• _Rows from a 3D modeling dataset_:
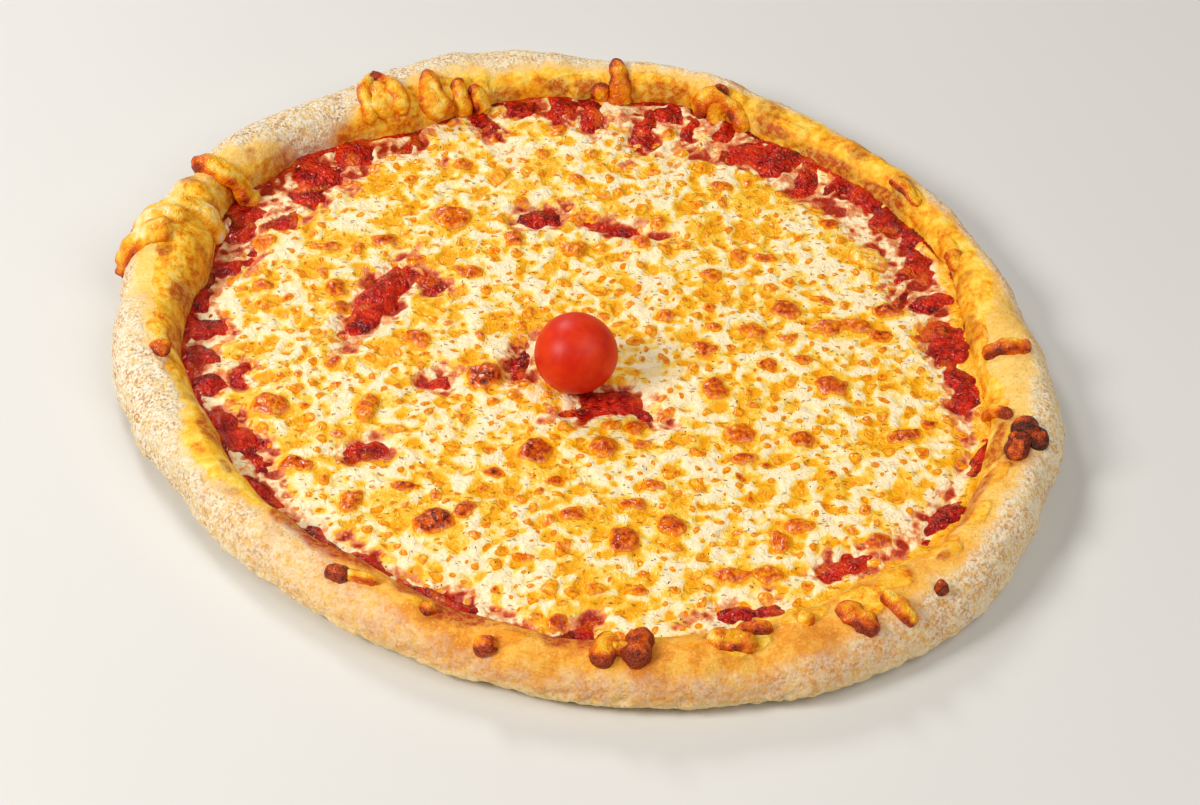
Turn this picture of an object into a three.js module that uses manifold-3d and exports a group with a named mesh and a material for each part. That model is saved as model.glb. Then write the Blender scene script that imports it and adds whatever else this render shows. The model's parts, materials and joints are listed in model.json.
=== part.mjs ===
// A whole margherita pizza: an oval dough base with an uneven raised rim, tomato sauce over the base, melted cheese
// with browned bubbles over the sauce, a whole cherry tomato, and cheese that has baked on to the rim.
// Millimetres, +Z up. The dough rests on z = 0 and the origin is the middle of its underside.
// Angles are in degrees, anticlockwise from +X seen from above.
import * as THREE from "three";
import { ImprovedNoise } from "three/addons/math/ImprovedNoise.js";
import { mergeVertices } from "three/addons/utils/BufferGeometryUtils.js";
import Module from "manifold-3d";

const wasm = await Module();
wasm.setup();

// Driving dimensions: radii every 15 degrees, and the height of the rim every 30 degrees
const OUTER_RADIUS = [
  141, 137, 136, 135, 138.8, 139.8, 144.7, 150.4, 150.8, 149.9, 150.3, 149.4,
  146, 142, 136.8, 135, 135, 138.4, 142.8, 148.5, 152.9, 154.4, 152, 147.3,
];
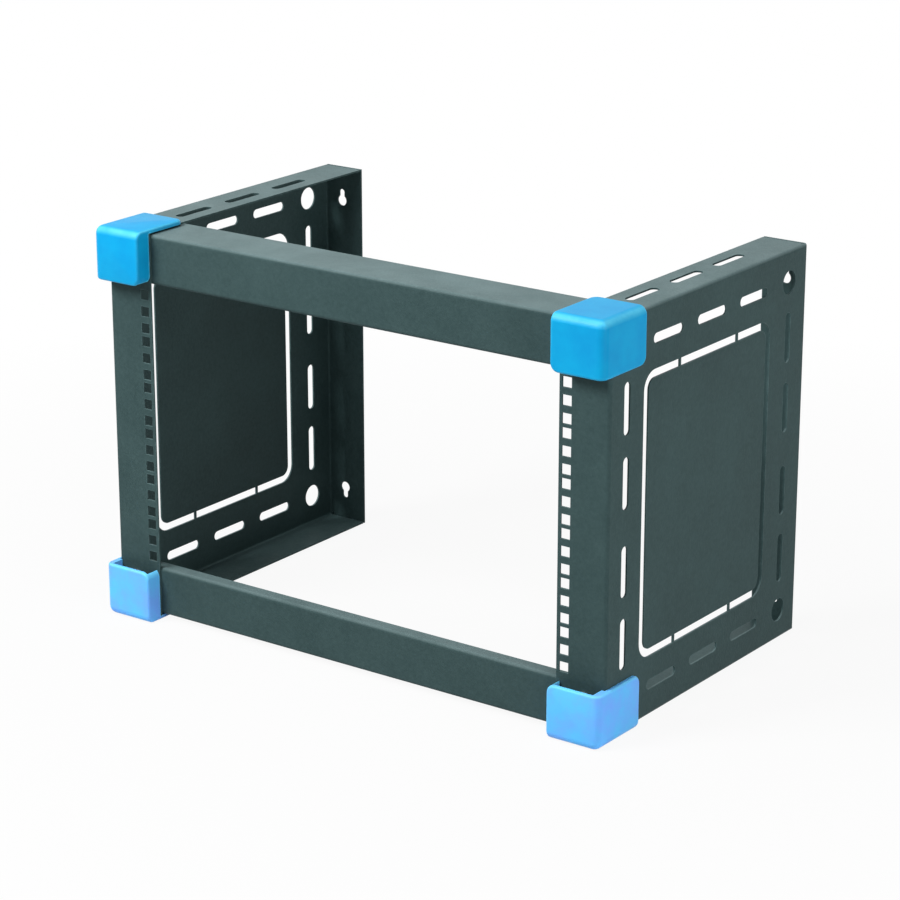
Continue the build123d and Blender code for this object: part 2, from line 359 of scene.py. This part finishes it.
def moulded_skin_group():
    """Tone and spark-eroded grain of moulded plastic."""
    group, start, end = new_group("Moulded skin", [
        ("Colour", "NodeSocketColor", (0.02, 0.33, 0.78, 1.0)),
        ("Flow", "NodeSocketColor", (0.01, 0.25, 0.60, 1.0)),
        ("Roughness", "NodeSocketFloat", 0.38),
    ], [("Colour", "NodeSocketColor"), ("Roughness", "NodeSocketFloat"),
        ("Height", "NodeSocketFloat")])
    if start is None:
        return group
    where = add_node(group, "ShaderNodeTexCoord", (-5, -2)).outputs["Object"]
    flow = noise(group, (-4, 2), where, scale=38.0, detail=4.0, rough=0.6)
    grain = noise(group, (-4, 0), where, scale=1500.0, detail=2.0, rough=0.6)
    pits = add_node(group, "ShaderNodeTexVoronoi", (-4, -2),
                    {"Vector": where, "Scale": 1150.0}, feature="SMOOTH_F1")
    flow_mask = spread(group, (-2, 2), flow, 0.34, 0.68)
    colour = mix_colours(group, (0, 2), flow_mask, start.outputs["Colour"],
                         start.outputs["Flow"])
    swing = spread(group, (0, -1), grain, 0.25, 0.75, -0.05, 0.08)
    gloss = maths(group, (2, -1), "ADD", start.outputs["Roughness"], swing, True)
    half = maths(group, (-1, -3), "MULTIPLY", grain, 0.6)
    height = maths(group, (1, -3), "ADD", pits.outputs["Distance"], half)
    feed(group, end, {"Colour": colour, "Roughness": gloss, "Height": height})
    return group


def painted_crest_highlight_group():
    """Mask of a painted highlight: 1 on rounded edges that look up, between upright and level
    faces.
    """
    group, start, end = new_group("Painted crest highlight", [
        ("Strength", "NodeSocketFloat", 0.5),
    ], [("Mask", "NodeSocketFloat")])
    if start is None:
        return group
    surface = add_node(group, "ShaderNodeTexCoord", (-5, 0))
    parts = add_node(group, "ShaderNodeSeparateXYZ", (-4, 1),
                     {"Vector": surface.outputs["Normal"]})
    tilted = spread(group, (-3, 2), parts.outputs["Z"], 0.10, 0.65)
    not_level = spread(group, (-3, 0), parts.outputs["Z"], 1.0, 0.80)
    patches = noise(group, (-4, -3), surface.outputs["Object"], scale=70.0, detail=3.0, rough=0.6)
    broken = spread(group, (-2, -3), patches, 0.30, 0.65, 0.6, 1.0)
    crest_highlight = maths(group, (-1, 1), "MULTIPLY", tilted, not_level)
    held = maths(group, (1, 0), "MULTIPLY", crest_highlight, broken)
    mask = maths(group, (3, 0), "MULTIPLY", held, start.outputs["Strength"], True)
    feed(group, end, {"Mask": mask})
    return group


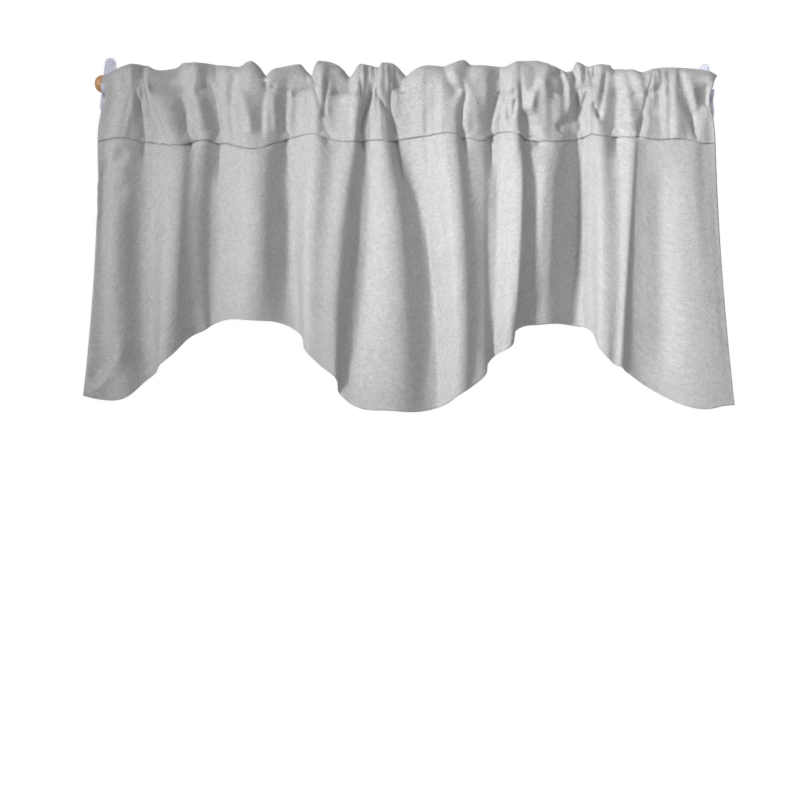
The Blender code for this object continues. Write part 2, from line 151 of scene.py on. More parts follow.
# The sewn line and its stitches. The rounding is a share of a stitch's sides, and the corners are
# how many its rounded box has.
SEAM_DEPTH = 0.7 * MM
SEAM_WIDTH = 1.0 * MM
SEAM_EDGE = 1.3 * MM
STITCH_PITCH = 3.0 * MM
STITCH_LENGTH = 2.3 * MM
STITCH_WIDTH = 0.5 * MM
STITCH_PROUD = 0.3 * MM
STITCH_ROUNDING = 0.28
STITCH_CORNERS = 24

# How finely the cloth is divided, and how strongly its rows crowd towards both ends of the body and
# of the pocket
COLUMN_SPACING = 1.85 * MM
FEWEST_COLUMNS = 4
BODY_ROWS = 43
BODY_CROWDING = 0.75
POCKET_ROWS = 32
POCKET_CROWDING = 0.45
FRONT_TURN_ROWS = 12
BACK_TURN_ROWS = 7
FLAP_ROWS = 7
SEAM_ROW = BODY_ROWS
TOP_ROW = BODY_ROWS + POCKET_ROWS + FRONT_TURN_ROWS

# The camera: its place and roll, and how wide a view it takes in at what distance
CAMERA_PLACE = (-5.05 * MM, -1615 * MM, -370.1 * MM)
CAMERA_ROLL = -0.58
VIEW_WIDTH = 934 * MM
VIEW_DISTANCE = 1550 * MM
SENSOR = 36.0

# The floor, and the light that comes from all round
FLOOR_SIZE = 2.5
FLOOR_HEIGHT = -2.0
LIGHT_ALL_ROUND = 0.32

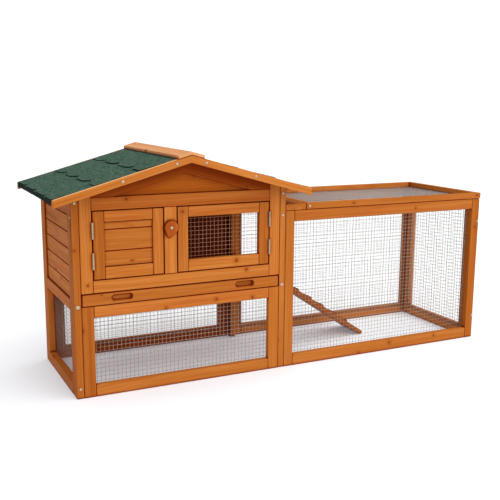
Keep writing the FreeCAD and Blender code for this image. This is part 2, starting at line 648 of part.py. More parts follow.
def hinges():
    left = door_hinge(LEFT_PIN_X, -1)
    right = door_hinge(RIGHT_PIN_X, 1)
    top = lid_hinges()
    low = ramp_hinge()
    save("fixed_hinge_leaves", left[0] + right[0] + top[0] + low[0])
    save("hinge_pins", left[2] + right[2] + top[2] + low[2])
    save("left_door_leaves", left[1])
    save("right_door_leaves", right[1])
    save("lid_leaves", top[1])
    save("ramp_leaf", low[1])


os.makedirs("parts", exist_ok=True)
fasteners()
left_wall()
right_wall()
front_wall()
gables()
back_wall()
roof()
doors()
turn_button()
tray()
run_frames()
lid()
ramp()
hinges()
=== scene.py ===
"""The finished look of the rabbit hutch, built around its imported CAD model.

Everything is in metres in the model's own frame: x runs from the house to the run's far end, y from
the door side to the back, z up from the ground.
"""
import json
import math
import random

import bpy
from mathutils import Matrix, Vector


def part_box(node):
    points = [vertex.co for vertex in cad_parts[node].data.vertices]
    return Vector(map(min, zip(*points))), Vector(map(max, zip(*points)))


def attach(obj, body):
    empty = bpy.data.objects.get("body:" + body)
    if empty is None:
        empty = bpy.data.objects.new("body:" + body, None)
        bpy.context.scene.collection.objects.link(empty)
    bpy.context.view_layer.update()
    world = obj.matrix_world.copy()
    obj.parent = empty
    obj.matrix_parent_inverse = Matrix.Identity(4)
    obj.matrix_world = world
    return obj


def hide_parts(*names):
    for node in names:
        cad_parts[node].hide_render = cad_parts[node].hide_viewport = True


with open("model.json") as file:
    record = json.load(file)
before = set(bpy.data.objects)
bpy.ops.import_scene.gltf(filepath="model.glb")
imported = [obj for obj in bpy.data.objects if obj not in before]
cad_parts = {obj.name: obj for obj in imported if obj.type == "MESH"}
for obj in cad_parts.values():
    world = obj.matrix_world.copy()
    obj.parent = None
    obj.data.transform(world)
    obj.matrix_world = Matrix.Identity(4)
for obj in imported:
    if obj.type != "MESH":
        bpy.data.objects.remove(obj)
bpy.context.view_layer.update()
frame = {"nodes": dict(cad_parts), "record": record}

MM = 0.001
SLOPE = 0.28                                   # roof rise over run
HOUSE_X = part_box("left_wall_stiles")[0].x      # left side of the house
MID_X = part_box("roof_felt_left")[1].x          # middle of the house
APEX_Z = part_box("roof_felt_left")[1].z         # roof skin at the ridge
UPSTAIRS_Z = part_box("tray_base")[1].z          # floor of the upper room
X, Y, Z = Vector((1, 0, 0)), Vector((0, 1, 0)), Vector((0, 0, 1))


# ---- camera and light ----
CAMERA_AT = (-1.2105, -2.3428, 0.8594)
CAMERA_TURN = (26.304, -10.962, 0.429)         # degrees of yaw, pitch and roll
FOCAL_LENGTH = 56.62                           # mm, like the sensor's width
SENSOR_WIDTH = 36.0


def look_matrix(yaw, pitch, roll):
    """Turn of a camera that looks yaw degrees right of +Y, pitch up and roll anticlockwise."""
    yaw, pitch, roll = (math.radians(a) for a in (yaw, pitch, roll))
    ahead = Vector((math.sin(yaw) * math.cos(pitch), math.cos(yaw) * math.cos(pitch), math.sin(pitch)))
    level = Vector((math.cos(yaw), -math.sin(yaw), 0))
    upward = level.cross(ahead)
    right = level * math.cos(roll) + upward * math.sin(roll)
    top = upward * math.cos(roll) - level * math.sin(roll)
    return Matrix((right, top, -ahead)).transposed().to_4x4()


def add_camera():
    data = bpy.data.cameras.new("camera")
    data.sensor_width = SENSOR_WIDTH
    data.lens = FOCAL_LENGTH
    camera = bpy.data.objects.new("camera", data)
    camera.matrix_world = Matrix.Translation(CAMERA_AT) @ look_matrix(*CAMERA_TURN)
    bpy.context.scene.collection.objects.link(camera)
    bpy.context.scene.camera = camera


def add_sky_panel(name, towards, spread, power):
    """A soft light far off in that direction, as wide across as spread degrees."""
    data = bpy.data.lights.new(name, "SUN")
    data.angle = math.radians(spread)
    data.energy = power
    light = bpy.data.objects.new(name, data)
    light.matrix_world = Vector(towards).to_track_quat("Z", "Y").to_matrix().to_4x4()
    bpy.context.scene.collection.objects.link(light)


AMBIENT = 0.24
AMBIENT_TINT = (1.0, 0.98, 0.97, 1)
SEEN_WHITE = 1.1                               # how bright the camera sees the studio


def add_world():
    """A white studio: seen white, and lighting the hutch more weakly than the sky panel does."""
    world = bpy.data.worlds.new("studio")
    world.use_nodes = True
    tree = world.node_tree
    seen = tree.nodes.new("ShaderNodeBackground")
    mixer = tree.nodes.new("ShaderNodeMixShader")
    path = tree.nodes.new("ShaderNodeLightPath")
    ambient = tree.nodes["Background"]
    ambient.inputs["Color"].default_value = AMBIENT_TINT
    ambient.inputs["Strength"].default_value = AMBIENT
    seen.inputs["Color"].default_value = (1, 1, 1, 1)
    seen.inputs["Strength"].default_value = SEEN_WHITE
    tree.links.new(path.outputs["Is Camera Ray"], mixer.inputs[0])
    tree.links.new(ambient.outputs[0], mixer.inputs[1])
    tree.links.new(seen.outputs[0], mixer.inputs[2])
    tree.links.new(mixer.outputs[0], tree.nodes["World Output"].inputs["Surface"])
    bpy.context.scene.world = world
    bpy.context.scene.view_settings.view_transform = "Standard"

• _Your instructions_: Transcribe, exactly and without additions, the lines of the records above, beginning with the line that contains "Keep writing the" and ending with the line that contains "zip(*points))), Vector(map(max, zip(*points)))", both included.

• _Problem solution_:
Keep writing the FreeCAD and Blender code for this image. This is part 2, starting at line 648 of part.py. More parts follow.
def hinges():
    left = door_hinge(LEFT_PIN_X, -1)
    right = door_hinge(RIGHT_PIN_X, 1)
    top = lid_hinges()
    low = ramp_hinge()
    save("fixed_hinge_leaves", left[0] + right[0] + top[0] + low[0])
    save("hinge_pins", left[2] + right[2] + top[2] + low[2])
    save("left_door_leaves", left[1])
    save("right_door_leaves", right[1])
    save("lid_leaves", top[1])
    save("ramp_leaf", low[1])


os.makedirs("parts", exist_ok=True)
fasteners()
left_wall()
right_wall()
front_wall()
gables()
back_wall()
roof()
doors()
turn_button()
tray()
run_frames()
lid()
ramp()
hinges()
=== scene.py ===
"""The finished look of the rabbit hutch, built around its imported CAD model.

Everything is in metres in the model's own frame: x runs from the house to the run's far end, y from
the door side to the back, z up from the ground.
"""
import json
import math
import random

import bpy
from mathutils import Matrix, Vector


def part_box(node):
    points = [vertex.co for vertex in cad_parts[node].data.vertices]
    return Vector(map(min, zip(*points))), Vector(map(max, zip(*points)))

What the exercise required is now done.